Africa’s largest asset manager, the Public Investment Corporation (PIC), has deepened its investment in Resilient REIT, the retail and logistics-focused property group led by South African tycoon Des de Beer, after buying additional shares worth $40.6 million.
The move strengthens PIC’s position as Resilient’s biggest shareholder and highlights its renewed confidence in the Sandton-based company. It also signals continued institutional interest in South Africa’s property sector, particularly in established firms like Resilient.
PIC raises Resilient stake to 20 percent
A regulatory filing on Aug. 19 showed that PIC lifted its stake in the Johannesburg-listed REIT from 19.44 percent to 20.02 percent, spending R717.15 million ($40.6 million) to acquire an additional 0.579 percent holding.
That takes the total value of PIC’s investment to nearly R4.83 billion ($273 million), giving it ownership of more than 73 million shares.
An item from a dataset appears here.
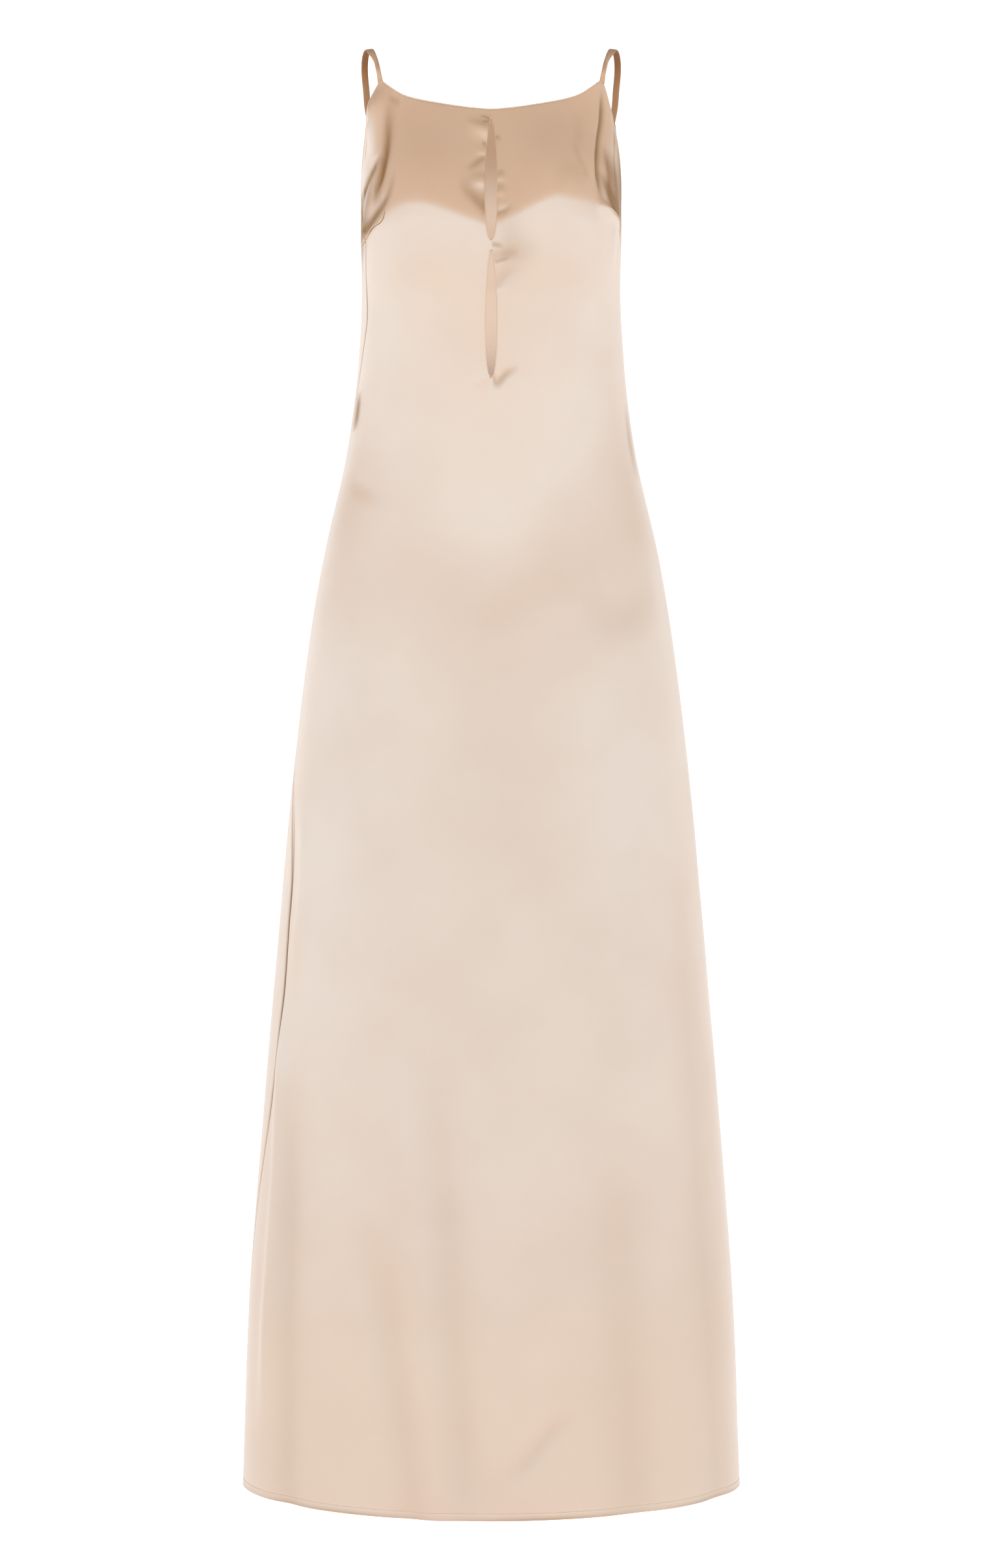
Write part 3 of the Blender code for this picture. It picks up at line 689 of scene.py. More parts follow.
def cloth_grid(columns, rows, place, opening=None):
    """A grid of cloth at the angles and heights that place gives.

    Its UV map holds the way round it and its height, in metres, and its attribute "shade"
    how much painted shade darkens it in its creases, along its side seams and at its hem.
    """
    bm = bmesh.new()
    bmesh.ops.create_grid(bm, x_segments=columns, y_segments=rows, size=0.5)
    if opening:
        gone = []
        for face in bm.faces:
            middle = face.calc_center_median()
            cell = (int((middle.x + 0.5) * columns), int((middle.y + 0.5) * rows))
            if opening(*cell):
                gone.append(face)
        bmesh.ops.delete(bm, geom=gone, context="FACES")
    spread = {}
    shades = bm.verts.layers.float.new("shade")
    for vert in bm.verts:
        column = round((vert.co.x + 0.5) * columns)
        row = round((vert.co.y + 0.5) * rows)
        angle, height, around = place(column, row)
        lift, vert[shades] = cloth_relief(angle, height)
        vert.co = plain_point(angle, height) + outward(angle, height) * lift
        spread[vert.index] = (around, height)
    layer = bm.loops.layers.uv.new("cloth")
    for face in bm.faces:
        for loop in face.loops:
            loop[layer].uv = spread[loop.vert.index]
    return bm


TUBE_END = 0.6                  # share of a tube's path at which its end begins, for the painted shade of its inner side
TUBE_FADE = 0.25                # of its half-thickness, up and down, where the painted shade of its inner side fades
TOUCHING = 1e-7                 # distance at which two points are one


def tube(path, half_width, half_thickness, around, square=1.0, closed=False, shade=None,
         end_dark=1.0):
    """A tube along a path of points, each with the way that its face looks.

    Half the width lies across the path and half the thickness along the face's way. A
    square below 1 flattens the tube's faces. Its inner side is painted dark as shade, on a
    strap partly the satin's duller reverse too, and end_dark times as dark at the end of the
    path, unless it has one painted shade all over.
    """
    bm = bmesh.new()
    steps = len(path) - (0 if closed else 1)
    bmesh.ops.create_grid(bm, x_segments=around, y_segments=steps, size=0.5)
    last = len(path) - 1
    shades = bm.verts.layers.float.new("shade")
    spots = {}
    for vert in bm.verts:
        turn = round((vert.co.x + 0.5) * around) % around
        row = round((vert.co.y + 0.5) * steps)
        point, face = path[row % len(path)]
        before = path[(row - 1) % len(path)][0] if closed else path[max(row - 1, 0)][0]
        after = path[(row + 1) % len(path)][0] if closed else path[min(row + 1, last)][0]
        run = (after - before).normalized()
        across = run.cross(face).normalized()
        face = across.cross(run).normalized()
        angle = 2.0 * math.pi * turn / around
        side, up = math.cos(angle), math.sin(angle)
        # Painted shade: the inner side darker, towards its end as end_dark sets; a given shade lies
        # all over
        if shade is None:
            ended = smooth((row / steps - TUBE_END) / (1.0 - TUBE_END))
            inner = smooth((TUBE_FADE - up) / (2.0 * TUBE_FADE))
            vert[shades] = inner * (1.0 - (1.0 - end_dark) * ended)
        else:
            vert[shades] = shade
        side = math.copysign(abs(side)**square, side)
        up = math.copysign(abs(up)**square, up)
        spots[vert.index] = point + across * side * half_width + face * up * half_thickness
    for vert in bm.verts:
        vert.co = spots[vert.index]
    bmesh.ops.remove_doubles(bm, verts=bm.verts, dist=TOUCHING)
    if not closed:
        rims = [edge for edge in bm.edges if edge.is_boundary]
        bmesh.ops.holes_fill(bm, edges=rims, sides=0)
    bmesh.ops.recalc_face_normals(bm, faces=bm.faces)
    return bm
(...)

Earlier in the year, asset manager Ninety-One also backed Resilient with a 5 percent stake worth R1.07 billion ($57.1 million), reflecting the company’s ability to attract major institutional investors.
Resilient posts higher sales, lower profit
Founded in 2002 by Barry Stuhler and Des de Beer, Resilient has grown into a top player in South Africa’s real estate sector. It manages 27 shopping centers across the country with 1.2 million square meters of lettable space, giving it a major presence in both retail and logistics.
Resilient’s financial performance in the first half of 2025 showed mixed results. Revenue rose 8.31 percent to R1.93 billion ($108.8 million), but profit dropped 34.35 percent to R673.39 million ($38 million). Despite the decline in earnings, the company’s assets grew 3.39 percent to R38.24 billion ($2.16 billion), underscoring the strength of its balance sheet.
PIC strengthens role in South Africa
For PIC, which manages more than R3 trillion ($173 billion) in assets on behalf of South Africa’s government workers, the investment in Resilient extends a long line of high-profile holdings. The asset manager also owns substantial stakes in companies such as Investec, Tiger Brands, and Clicks Group, underscoring its influence across the Johannesburg Stock Exchange.